One way to improve a machine learning model is to not make just one model. Instead, you can make several models that all have different strengths and weaknesses. This combination of diverse abilities can allow for much more accurate predictions.
The use of multiple models is known as ensemble learning. This post will provide insights into ensemble learning as they are used in developing machine models.
The Major Challenge
The biggest challenges in creating an ensemble of models are deciding what models to develop and how the various models are combined to make predictions. To deal with these challenges involves the use of training data and several different functions.
Developing an ensemble model begins with training data. The next step is the use of some sort of allocation function. The allocation function determines how much data each model receives in order to make predictions. For example, each model may receive a subset of the data or limit how many features each model can use. However, if several different algorithms are used the allocation function may pass all the data to each model with making any changes.
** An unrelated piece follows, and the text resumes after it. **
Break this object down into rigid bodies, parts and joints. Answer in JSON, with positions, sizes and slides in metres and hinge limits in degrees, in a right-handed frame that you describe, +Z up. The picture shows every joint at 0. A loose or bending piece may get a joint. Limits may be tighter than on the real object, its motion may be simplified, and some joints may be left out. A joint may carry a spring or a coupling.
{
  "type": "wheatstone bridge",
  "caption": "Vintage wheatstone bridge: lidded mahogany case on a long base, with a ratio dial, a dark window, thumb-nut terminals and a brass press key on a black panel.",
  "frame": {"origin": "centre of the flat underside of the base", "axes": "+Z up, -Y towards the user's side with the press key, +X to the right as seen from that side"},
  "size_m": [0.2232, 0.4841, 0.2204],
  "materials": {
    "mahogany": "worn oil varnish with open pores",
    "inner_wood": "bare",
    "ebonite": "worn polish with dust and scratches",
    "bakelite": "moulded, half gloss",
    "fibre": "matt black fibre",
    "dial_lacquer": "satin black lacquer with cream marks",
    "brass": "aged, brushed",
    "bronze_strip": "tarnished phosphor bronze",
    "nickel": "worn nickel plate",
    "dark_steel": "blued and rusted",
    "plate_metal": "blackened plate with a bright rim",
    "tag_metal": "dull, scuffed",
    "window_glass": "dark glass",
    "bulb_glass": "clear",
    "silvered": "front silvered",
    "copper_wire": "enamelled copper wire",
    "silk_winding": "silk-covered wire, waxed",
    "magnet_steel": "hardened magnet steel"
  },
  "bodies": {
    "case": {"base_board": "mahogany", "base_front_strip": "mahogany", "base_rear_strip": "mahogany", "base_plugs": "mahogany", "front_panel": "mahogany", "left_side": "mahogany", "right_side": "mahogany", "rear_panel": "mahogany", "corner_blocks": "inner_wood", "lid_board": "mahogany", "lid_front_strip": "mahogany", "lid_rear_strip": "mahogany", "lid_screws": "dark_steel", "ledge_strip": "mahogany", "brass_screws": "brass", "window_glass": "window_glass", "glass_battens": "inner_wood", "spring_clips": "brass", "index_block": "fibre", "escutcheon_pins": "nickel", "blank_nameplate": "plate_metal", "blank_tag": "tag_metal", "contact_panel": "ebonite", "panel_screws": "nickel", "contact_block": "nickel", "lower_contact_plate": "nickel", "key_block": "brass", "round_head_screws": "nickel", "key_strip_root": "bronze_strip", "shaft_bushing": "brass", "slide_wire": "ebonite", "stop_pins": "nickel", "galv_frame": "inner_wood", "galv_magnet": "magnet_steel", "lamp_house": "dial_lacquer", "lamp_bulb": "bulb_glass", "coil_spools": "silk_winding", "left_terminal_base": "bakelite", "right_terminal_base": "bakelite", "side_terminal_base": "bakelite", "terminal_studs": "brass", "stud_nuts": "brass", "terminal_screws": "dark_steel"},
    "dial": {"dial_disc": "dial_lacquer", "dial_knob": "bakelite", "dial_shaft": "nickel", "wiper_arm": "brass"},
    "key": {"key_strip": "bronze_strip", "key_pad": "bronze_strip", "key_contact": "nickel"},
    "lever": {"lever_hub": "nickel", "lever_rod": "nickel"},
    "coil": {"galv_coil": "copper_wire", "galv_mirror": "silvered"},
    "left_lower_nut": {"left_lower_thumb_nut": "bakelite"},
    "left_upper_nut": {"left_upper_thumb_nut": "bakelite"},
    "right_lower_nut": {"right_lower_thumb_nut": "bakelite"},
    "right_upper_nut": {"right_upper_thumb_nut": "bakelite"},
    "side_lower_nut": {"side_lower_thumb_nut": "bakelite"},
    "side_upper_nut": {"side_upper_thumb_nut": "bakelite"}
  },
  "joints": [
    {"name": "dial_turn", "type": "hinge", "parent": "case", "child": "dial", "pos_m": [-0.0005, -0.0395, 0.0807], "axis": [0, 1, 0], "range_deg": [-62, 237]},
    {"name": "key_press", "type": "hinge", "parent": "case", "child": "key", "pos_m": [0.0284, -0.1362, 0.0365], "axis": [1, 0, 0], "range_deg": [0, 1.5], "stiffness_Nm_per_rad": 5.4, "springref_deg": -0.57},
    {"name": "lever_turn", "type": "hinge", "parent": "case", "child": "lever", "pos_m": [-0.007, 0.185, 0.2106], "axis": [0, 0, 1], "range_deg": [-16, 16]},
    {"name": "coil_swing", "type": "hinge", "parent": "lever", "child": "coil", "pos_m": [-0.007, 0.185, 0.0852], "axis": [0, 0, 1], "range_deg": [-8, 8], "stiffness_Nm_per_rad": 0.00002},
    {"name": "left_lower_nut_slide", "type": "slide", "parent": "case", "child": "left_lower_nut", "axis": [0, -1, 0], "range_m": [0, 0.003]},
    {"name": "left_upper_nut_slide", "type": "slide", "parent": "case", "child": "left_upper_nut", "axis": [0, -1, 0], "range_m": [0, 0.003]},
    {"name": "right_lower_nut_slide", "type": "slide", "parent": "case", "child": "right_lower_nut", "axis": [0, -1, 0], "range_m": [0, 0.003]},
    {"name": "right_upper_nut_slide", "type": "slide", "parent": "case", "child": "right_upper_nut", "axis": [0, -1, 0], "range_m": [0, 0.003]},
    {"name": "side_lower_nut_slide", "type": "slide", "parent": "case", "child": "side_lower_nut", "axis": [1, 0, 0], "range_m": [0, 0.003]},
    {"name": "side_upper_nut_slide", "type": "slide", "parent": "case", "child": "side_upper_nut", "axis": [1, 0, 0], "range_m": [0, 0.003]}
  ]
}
After the data is allocated, it is necessary for the models to be created. From there, the next step is to determine how to combine the models. The decision on how to combine the models is made with a combination function.
The combination function can take one of several approaches for determining final predictions. For example, a simple majority vote can be used which means that if 5 models where developed and 3 vote “yes” than the example is classified as a yes. Another option is to weight the models so that some have more influence than others in the final predictions.
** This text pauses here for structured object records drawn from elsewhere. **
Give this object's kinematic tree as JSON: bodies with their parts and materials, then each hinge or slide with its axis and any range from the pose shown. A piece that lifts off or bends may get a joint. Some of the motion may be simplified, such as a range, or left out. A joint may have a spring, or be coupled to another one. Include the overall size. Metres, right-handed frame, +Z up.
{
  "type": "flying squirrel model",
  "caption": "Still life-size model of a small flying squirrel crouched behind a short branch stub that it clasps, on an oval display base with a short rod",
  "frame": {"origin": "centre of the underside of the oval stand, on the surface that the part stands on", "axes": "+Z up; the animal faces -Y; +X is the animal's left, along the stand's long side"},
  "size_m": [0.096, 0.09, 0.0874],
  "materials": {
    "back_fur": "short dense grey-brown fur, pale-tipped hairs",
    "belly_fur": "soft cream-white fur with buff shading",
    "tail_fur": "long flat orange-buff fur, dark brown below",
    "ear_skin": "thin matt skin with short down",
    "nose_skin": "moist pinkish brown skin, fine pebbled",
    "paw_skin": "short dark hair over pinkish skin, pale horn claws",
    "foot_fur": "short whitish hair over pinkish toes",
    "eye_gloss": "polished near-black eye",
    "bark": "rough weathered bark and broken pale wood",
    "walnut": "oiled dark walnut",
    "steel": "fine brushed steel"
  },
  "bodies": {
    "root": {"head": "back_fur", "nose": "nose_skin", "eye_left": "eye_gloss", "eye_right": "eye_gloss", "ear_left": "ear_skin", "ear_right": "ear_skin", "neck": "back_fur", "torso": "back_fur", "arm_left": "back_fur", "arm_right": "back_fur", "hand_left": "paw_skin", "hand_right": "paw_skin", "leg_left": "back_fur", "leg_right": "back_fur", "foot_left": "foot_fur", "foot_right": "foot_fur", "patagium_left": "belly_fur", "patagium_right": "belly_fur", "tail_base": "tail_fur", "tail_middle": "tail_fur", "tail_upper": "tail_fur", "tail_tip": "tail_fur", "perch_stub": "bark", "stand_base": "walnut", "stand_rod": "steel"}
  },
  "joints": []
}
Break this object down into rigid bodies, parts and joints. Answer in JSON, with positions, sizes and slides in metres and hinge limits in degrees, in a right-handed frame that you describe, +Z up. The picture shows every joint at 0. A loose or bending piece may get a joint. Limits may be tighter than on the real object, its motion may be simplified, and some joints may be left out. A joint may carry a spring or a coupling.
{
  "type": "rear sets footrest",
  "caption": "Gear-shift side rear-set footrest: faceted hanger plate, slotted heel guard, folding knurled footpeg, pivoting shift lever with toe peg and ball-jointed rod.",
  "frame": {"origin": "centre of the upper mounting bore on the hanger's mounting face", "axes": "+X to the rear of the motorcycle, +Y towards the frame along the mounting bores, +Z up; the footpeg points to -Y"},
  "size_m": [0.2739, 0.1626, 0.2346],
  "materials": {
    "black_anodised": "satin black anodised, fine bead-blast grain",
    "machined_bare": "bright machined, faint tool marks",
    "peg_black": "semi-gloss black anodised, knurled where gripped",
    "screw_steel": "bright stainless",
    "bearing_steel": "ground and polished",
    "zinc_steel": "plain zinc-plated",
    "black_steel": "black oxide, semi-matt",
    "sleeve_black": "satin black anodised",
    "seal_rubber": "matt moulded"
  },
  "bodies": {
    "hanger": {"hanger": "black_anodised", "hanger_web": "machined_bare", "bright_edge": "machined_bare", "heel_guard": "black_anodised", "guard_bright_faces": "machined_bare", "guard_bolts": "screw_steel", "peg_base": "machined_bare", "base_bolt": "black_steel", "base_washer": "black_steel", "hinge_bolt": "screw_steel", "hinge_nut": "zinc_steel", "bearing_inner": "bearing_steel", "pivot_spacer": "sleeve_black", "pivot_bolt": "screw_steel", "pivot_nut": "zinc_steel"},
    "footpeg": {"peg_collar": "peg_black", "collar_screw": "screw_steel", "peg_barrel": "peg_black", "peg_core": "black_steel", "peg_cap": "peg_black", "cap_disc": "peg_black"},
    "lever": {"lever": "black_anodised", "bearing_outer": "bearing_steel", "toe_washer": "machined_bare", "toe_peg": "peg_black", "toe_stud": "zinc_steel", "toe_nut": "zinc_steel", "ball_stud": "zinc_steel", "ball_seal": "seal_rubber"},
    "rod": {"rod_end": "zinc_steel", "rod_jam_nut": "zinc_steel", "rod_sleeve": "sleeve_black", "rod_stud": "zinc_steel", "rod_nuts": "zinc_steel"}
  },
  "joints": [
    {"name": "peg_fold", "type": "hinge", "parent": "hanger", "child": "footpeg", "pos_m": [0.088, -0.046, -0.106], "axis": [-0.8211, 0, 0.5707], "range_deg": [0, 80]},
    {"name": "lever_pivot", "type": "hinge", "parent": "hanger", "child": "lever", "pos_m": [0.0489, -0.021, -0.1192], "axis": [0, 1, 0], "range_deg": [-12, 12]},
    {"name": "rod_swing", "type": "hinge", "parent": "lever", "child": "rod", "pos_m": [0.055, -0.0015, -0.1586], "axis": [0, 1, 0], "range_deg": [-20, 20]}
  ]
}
Benefits of Ensemble Learning
Ensemble learning provides several advantages. One, ensemble learning improves the generalizability of your model. With the combined strengths of many different models and or algorithms it is difficult to go wrong
Two, ensemble learning approaches allow for tackling large datasets. The biggest enemy to machine learning is memory. With ensemble approaches, the data can be broken into smaller pieces for each model.
Ensemble learning is yet another critical tool in the data scientist’s toolkit. The complexity of the world today makes it too difficult to lean on a singular model to explain things. Therefore, understanding the application of ensemble methods is a necessary step.